The problem then arises as to how the produce may be moved out and disposed of in the market place outside. It may be street fairs, city or town market, gerai-gerai or roadside warungs, or even in supermarkets and food outlets where the produce may be used fresh.  

Strong demand for such home-growns invariably results in the need for more space to be in the business of growing and selling.  In the past, people used to lug them over the shoulder in a karung and amble slowly to the nearest outlet to make the sale, in the same way that many PTIs and those from South Asian countries did in Sabah. Then, it was the colourful striped bags that were used to carry about 10-15kg of produce per bag, with each person handling two bags.

Later, the situation progressed to bicycles, tricycles and motorbikes which allowed the entrepreneurs of home-growns to carry large quantities over greater distances.
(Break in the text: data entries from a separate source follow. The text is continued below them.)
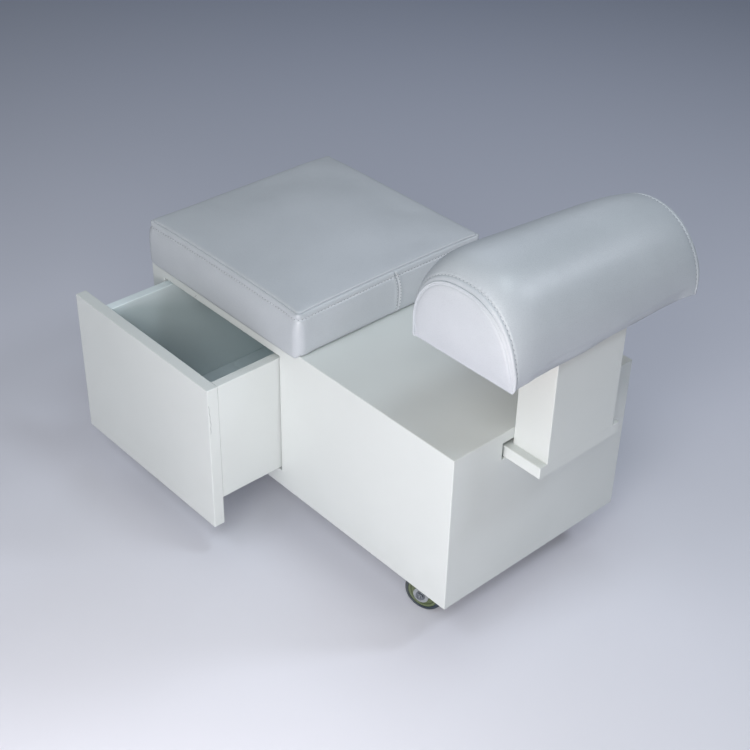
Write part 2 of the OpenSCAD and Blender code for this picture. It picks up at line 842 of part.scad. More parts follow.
// A bolt through the fork and the wheel, with a hexagon head and a nut
module caster_axle(i) {
    color("dimgray") at_caster(i) translate([-trail, -fork_outer_w / 2, wheel_r]) rotate([-90, 0, 0]) {
        translate([0, 0, -axle_head_h]) cylinder(h = axle_head_h, d = axle_head_d, $fn = 6);
        translate([0, 0, -axle_head_h]) rod(axle_head_h + fork_outer_w + axle_nut_h + axle_end_l, axle_d);
        translate([0, 0, fork_outer_w]) cylinder(h = axle_nut_h, d = axle_head_d, $fn = 6);
    }
}

// Turns a profile, drawn with its axis along Y, about the wheel's axle
module wheel_turned(i) {
    at_caster(i) translate([-trail, 0, wheel_r]) rotate([90, 0, 0])
        rotate_extrude($fn = 2 * round_fn) children();
}

// The wheel's core: a hub on the axle, a web and a rim
module caster_core(i) {
    hub_w = fork_inner_w - 2 * hub_side_gap;
    rim_w = wheel_w - 2 * core_rim_inset;
    color("olivedrab") wheel_turned(i) difference() {
        union() {
            translate([0, -hub_w / 2]) square([hub_r, hub_w]);
            translate([0, -core_web_t / 2]) square([core_r, core_web_t]);
            translate([core_r - core_rim_t, -rim_w / 2]) square([core_rim_t, rim_w]);
        }
        translate([0, -hub_w / 2 - overrun]) square([axle_d / 2 + pin_gap, hub_w + 2 * overrun]);
    }
}

// The tyre: a band round the core, its tread's edges rounded
module caster_tyre(i) {
    band_x = core_r + glue_gap;
    shoulder_x = wheel_r - tread_round_r;
    shoulder_y = wheel_w / 2 - tread_round_r;
    color("darkslategray") wheel_turned(i) intersection() {
        translate([band_x, -wheel_w / 2]) square([wheel_r - band_x, wheel_w]);
        union() {
            translate([0, -wheel_w / 2]) square([shoulder_x, wheel_w]);
            translate([0, -shoulder_y]) square([wheel_r, 2 * shoulder_y]);
            for (side = [-1, 1]) {
                translate([shoulder_x, side * shoulder_y]) circle(tread_round_r, $fn = round_fn);
            }
        }
    }
}

placed() side_panel_drawer();
placed() side_panel_plain();
placed() front_panel();
placed() rear_panel();
placed() top_board();
placed() bottom_board();
placed() partition();
placed() drawer_glides();
placed() drawer_guide();
placed() tongue_rail_near();
placed() tongue_rail_far();
placed() seat_board();
placed() seat_cushion();
placed() seat_screws();
placed() drawer_front();
placed() drawer_side_rear();
placed() drawer_side_front();
placed() drawer_back();
placed() drawer_bottom();
placed() drawer_dowels();
placed() drawer_stop_pegs();
placed() tongue_board();
placed() tongue_stop();
placed() post_front();
placed() post_back();
placed() post_side_near();
placed() post_side_far();
placed() post_cleats();
placed() post_screws();
placed() bolster_board();
placed() bolster_cushion();
placed() bolster_screws();
placed() caster_screws();
placed() caster_kingpins();
placed() caster_balls();
for (i = [0 : len(CASTERS) - 1]) {
    placed() caster_plate(i);
    placed() caster_fork(i);
    placed() caster_axle(i);
    placed() caster_core(i);
    placed() caster_tyre(i);
}
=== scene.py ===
# Pedicure footrest stool: a white lacquered box on casters, with a boxed leather seat, a drawer
# that stands open, and a half-round leather footrest on a post that slides out at the front.
# Shapes are worked out in millimetres in the bench frame of the joiner: X from the rear of the box
# to the footrest, Y from the drawer side to the far side, Z up from the floor.
from types import SimpleNamespace

import bpy
import numpy as np
from mathutils import Matrix, Vector
from mathutils.kdtree import KDTree


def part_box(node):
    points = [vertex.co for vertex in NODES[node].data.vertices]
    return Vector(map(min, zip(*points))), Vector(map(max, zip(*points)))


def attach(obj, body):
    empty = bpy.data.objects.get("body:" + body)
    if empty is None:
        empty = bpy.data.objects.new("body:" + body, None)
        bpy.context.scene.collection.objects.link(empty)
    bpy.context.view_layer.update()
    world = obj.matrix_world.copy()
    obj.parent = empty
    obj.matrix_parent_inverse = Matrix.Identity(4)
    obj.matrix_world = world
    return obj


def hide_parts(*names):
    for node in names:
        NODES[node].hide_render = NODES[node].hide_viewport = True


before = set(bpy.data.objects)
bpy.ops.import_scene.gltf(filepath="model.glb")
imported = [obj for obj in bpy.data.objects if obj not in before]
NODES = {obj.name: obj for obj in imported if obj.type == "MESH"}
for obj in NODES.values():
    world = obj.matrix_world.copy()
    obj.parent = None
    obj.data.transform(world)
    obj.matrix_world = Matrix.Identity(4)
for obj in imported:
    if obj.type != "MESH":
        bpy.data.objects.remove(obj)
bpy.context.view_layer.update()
PLACES = ["rear_near", "rear_far", "front_near", "front_far"]

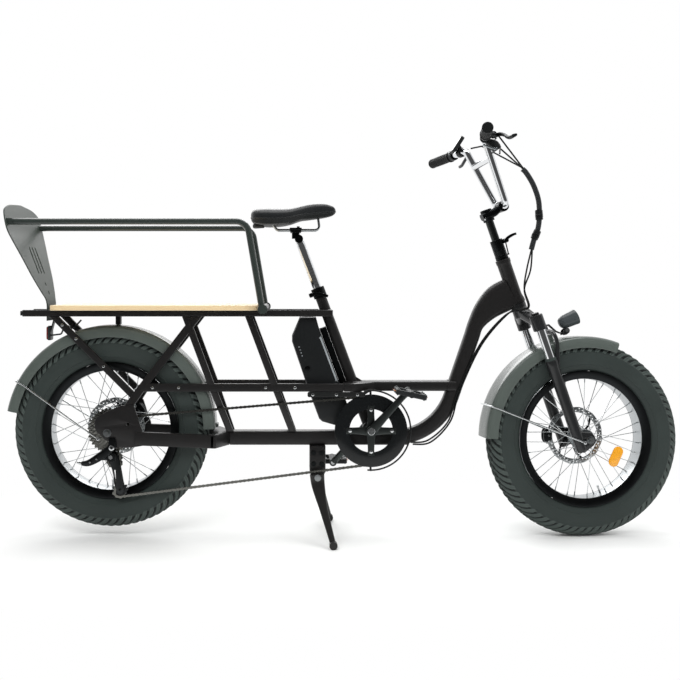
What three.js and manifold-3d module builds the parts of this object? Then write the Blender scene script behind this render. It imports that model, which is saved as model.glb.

Often, the tricycles and motorbikes have add-ons in the form of an extra carrier basket in the front. This means each unit of such vehicles are able to load from 50-100kg of saleable edibles. And if the backyard and front yard are not able to fill the order, the enterprising entrepreneur may go around the ulu areas where more fresh produce may be collected. With this method, many wage takers were able to rake in good profits by working extra long hours after their 8-5 work schedule.

The above takes may sound simplistic and farfetched but the reality is that there are already people in the M40 group doing this in order to make more for the family. They may be dealing not only in vegetables but also fruits, cakes, titbits and other fast-moving consumer items that city folks need.  It may not originally be a niche market but is made so by the hardworking and struggling urban folks who need to find a way to earn some honest ringgit to put more and better food on the table. At the end of the day, it takes a very strong-willed urban folk who are not adverse to working harder than others and who are able to deflect the stigma of shyness to take on two jobs in a single day. Perhaps the outstanding ones should be honoured with certain awards on a class basis rather than always honouring the loaded fame-seekers. But will they be recognised?